Sunday 15:30 Design contributions to OSS: Learnings from the Open Design project at Ushahidi - Eriol Fox
An interesting talk, building bridges between the Open Source community and the designers community: what they can learn from each others, and what the speaker learned from her experience to make both worlds work together.
I hope a video recording will be uploaded.
Sunday 16:00 NGI Zero: A treasure trove of tech awesome - Michiel Leenaars
It was difficult to take notes of this very fast lightning talk, but there is a lot of information to be found on the FOSDEM event description.
Sunday 16:20 European Software Engineering funded research - Luis C. Busquets Pérez
Same here, note much notes taken, also getting a bit tired by the end of the week-end 😉
All those inspiring talks about open source gave me an urgent feeling of "I want to code!", so I started coding on a new Pelican plugin instead of paying much attention to this last talk...

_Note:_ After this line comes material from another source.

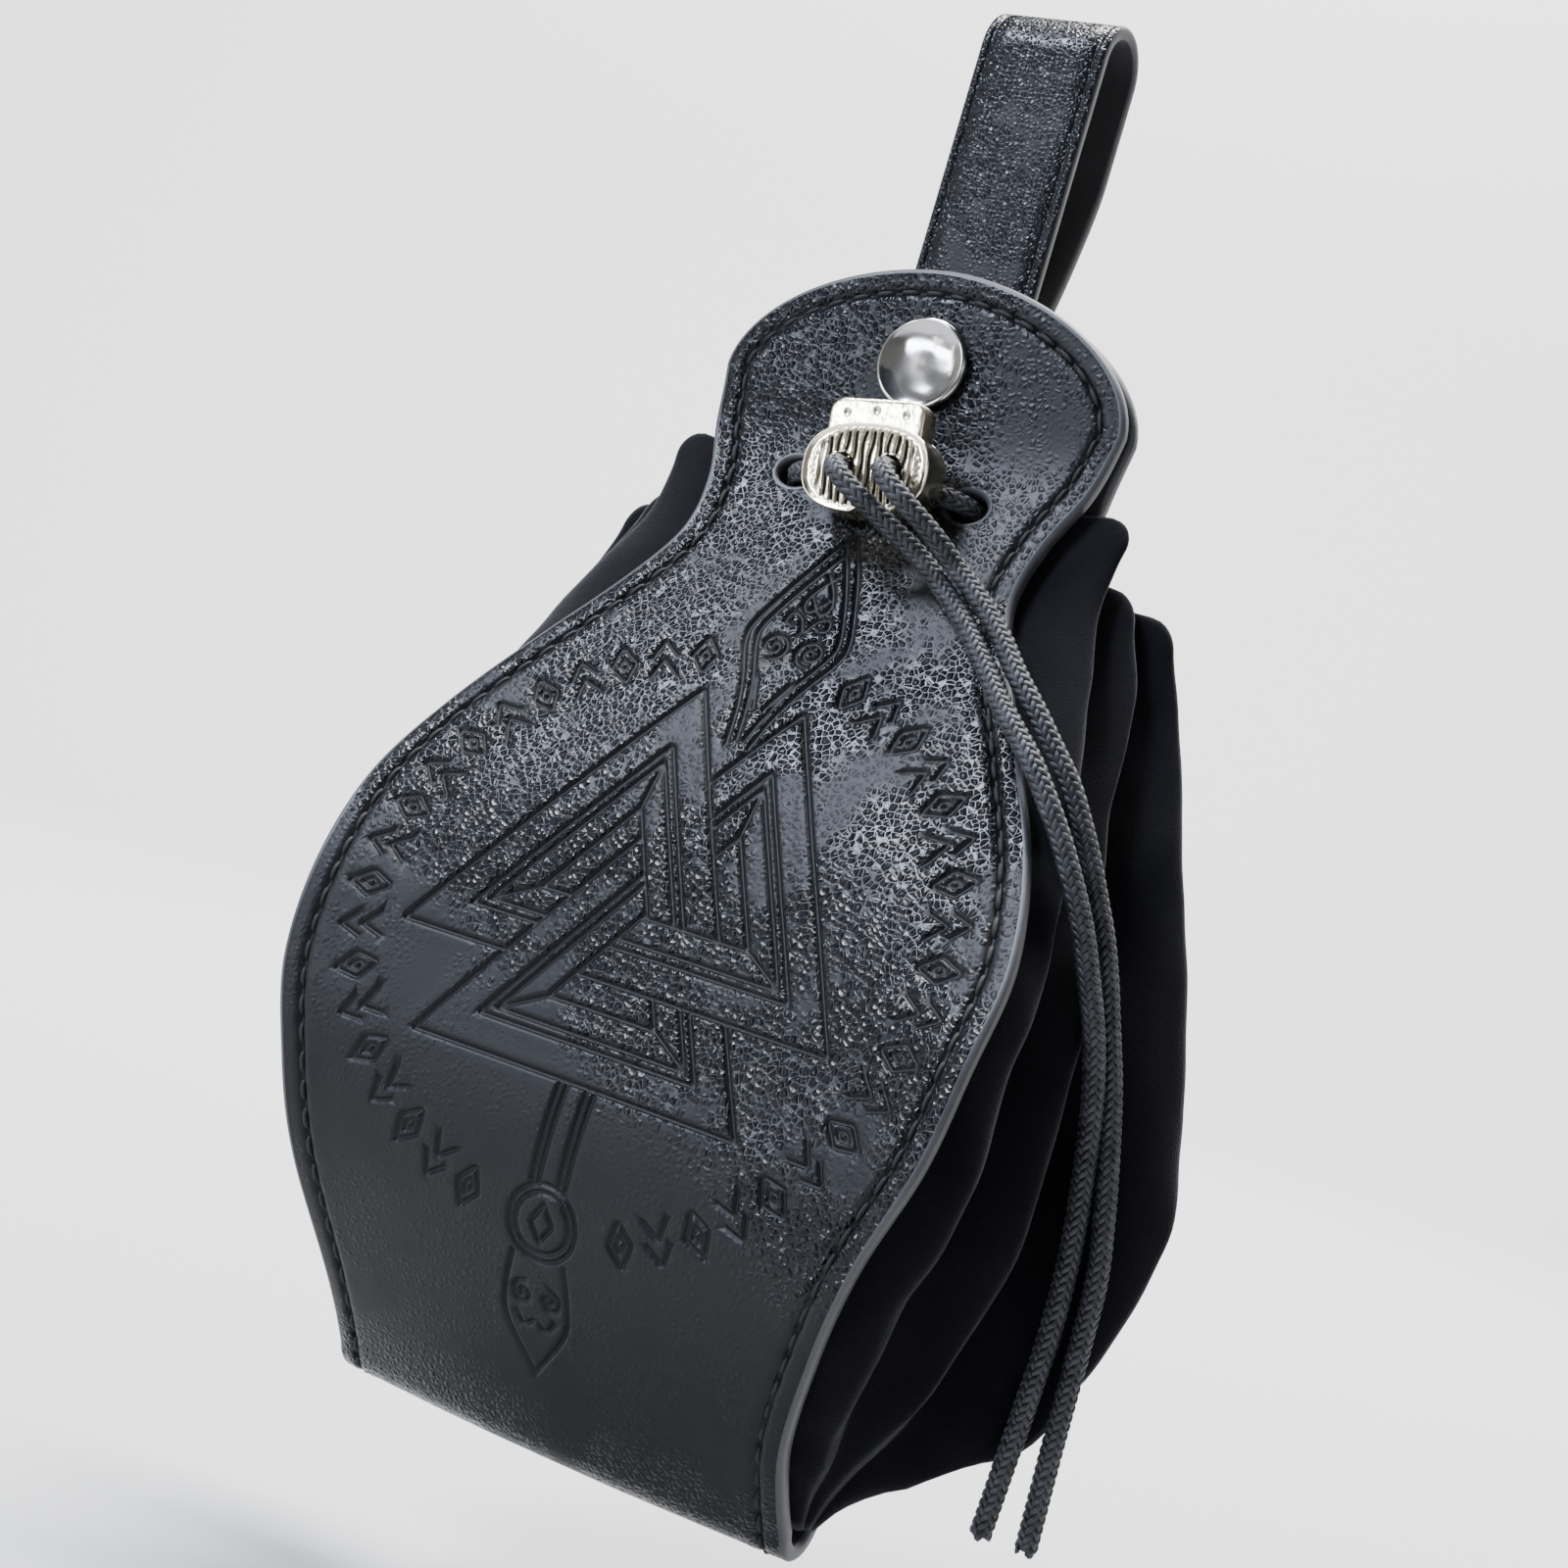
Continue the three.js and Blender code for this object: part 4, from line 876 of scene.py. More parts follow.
for side in (-1, 1):
    mirror = np.array([side, 1.0])
    strokes += [stroke(soft_curve(line, 80) * mirror) for line in (BLADE, BLADE_LINING)]
    strokes.append(stroke(spiral(3.15 * side, 67.0, 2.5, 1.8, math.pi / 2, side)))
    strokes += [stroke(soft_curve(line) * mirror) for line in BLADE_ARCS]
    strokes += [stroke(np.asarray(line) * mirror) for line in SHAFT_LINES]
    strokes.append(stroke(soft_curve(DROP) * mirror))
    strokes.append(stroke(spiral(2.3 * side, 171.4, 2.0, 1.5, -math.pi / 2, side)))
    strokes.append(stroke(soft_curve(DROP_ARC) * mirror))
strokes += [stroke(ring(0, RING_AT, radius)) for radius in RING_RADII] + [stroke(RING_LOZENGE)]
print("the drop ends at s", DROP[-1][1], "mm")

# %% Circle of lozenges and chevrons
CIRCLE_MIDDLE = np.array([0.0, 115.0])
CIRCLE_RADIUS = 45.3
SIGNS_PER_SIDE, FIRST_SIGN, SIGN_STEP = 19, 16.5, 8.15
LOZENGE = [(0, -3.4), (2.0, 0), (0, 3.4), (-2.0, 0), (0, -3.4)]
LOZENGE_EYE = [(0, -1.2), (0.7, 0), (0, 1.2), (-0.7, 0), (0, -1.2)]
CHEVRONS = [[(-1.9, 3.3), (0, 0.3), (1.9, 3.3)], [(-1.9, -0.2), (0, -3.2), (1.9, -0.2)]]
for side in (-1, 1):
    for k in range(SIGNS_PER_SIDE):
        across = towards(side * (FIRST_SIGN + SIGN_STEP * k))
        out = np.array([across[1], -across[0]])
        for line in [LOZENGE, LOZENGE_EYE] if k % 2 == 0 else CHEVRONS:
            line = np.asarray(line)
            place = CIRCLE_MIDDLE + out * CIRCLE_RADIUS + line[:, :1] * across - line[:, 1:] * out
            strokes.append(stroke(place))
print("ornament:", len(strokes), "lines,", round(sum(map(len, strokes)) * STROKE_STEP), "mm")

# %% [markdown]
# ## Skin of the strip
# The line of stitches runs 3.9 mm inside the edge in a groove, with a slightly raised margin
# outside. Points are crowded along the groove and the tooled lines only. The leather also gives a
# little, so slow dents of a few tenths of a millimetre keep the highlights alive.

# %% Press the skin
LINE_HALF, LINE_DEPTH = 0.5, 0.55
STITCH_INSET, STITCH_HALF, STITCH_GROOVE = 3.9, 0.7, 0.5
STITCH_PITCH, STITCH_SHOWN, THREAD = 4.2, 3.1, 0.4
PIT_DEPTH, PIT_RADIUS = 0.45, 0.85
# height, distance from the line, half width
LINE_RIM = (0.07, 0.95, 0.45)
SEAM_RIM = (0.1, 1.6, 0.9)
# size across, height, seed
SLOW_DENTS, SMALL_DENTS = (26.0, 0.3, 1.7), (9.0, 0.06, 5.1)
outline_normals = loop_normals(outline)


def near_tree(points):
    """Search tree of flat points."""
    tree = kdtree.KDTree(len(points))
    for k, (x, s) in enumerate(points):
        tree.insert((x, s, 0), k)
    tree.balance()
    return tree


def distance_to(tree, points):
    """Distance of each flat point from a tree's nearest."""
    return np.array([tree.find((x, s, 0))[2] for x, s in points])


line_tree = near_tree(np.vstack([stroke(s, 0.12) for s in strokes]))
stitch_loop = even_loop(outline + outline_normals * STITCH_INSET, 0.3)
stitch_tree = near_tree(stitch_loop)


def even_marks(loop, pitch):
    """Evenly spaced marks along a closed line."""
    closed = closed_line(loop)
    length = way_along(closed)[-1]
    count = int(round(length / pitch))
    return at_way(closed, np.arange(count) * length / count)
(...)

The event was awesome! Everybody felt very friendly, but it was also quite crowded (slightly a bit too much for me).
It felt to me there was a higher proportion of female participants than in other conferences, which is great!
Thanks a lot to the event organizers for putting up a "Dualstack" Wi-Fi hotspot (IpV4 compatible): I too would like everybody to use IpV6, but with my employer-provided Windows laptop, I couldn't have accessed Internet at all during this week-end 😁
The number of talks and subjects covered was huge! IMHO, there were just a bit too many "visionary" talks about "the future of the Internet" 🙄
I'll conclude with an interesting read for French-speaking people that are not necessarily into programming & systems, but are still interested by the ethics & goals of Libre & Open Source software: débuter dans le Libre (sans avoir rien à coder) - Framablog.